Tigger worked as a virtual assistant director of the Bihar relief programme for a year. She raised a great deal of money for the programme, and many of her Indian contacts in Gandhian organisations, and in trusts related to businesses such as Tata, became involved. They expressed a desire to have a longer-term relationship of support for Oxfam's India programme. On leave in Britain in 1967, she visited Oxfam in Oxford, and proposed that an 'Oxfam India' be set up through which Indian money and expertise could be channelled. The Oxfam culture of those days with its non-conformist, Quakerly sense of itself, did not sit easily with Tigger's ideas of alliance with Indian business interests and the idea was rejected: she was ahead of her time. Later on in 1978, she was asked to look again at the prospects of an 'Oxfam India', and although her ideas on what it might look like were not fully accepted, such an organisation did eventually emerge. It later ran into very difficult waters with Oxfam UK, and Tigger tried to bite her tongue - not entirely successfully - about the way the situation was handled at the UK end.

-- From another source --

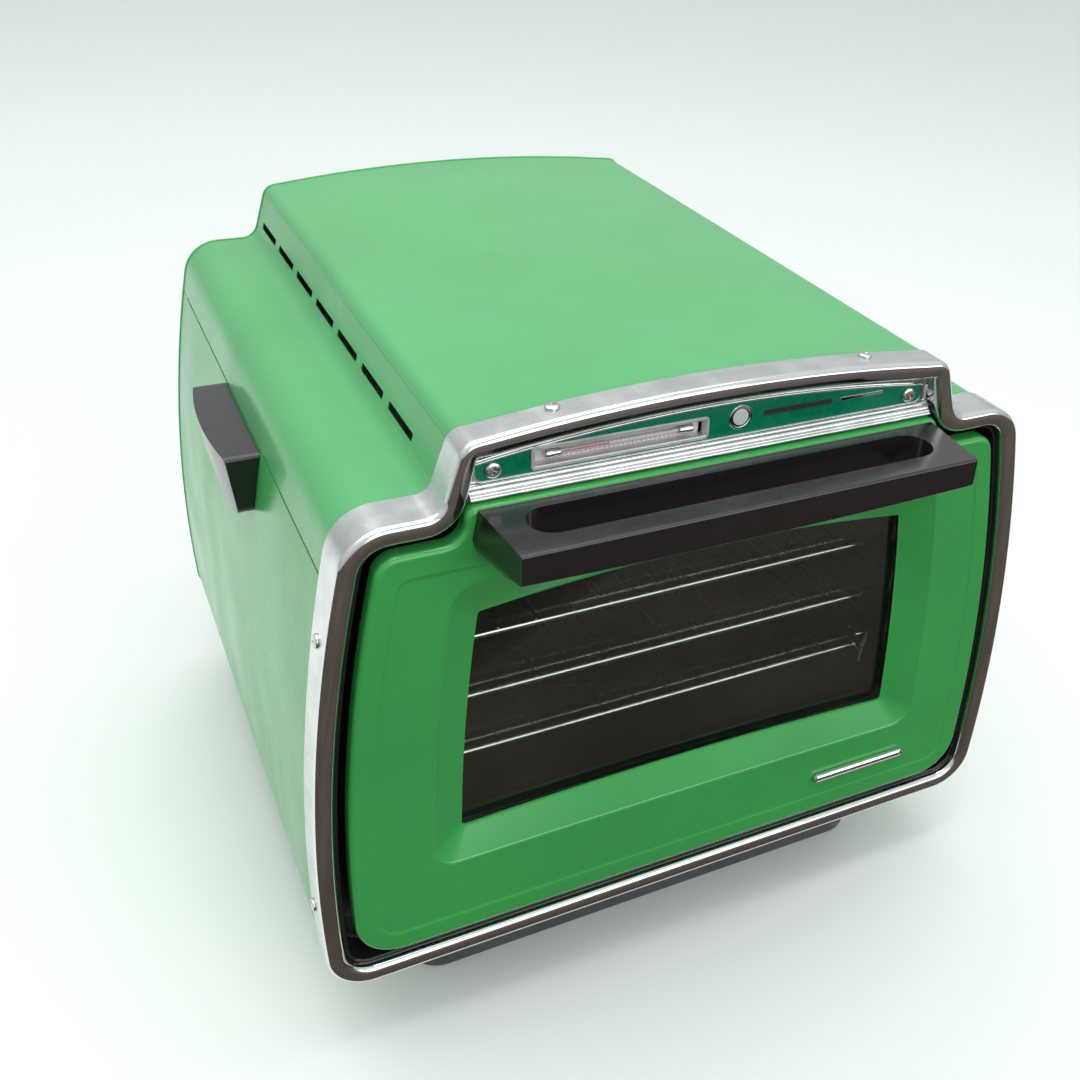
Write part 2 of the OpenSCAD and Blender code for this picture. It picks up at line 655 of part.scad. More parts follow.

In 1969, Tigger returned permanently to the UK. Now single again, she asked Oxfam if they had any openings. After various options were considered, she was taken on by Phillip Jackson as Public Relations Officer in the Information and Communications Division. At that time, according to her own account, there were two powerhouses in Oxfam: Information/Communications and Overseas Aid. These were often at loggerheads, the Overseas Aid people being anxious to avoid controversy, and the Communications people always trying to push the boundaries of 'information' into active campaigning. Oxfam was still almost entirely associated in the public's mind with relief for the victims of starvation in ex-colonial, third world countries, and the Communications Division was trying to pitch Oxfam's vision of 'development' as the way to address the underlying poverty which war or disaster plunged into mass distress. Overseas Aid desk officers tended to guard their ramparts defensively as if from dangerous assault, against those keen to make Oxfam's case publically. This particularly applied to Tigger, who was more tenacious than the average Oxfam information person.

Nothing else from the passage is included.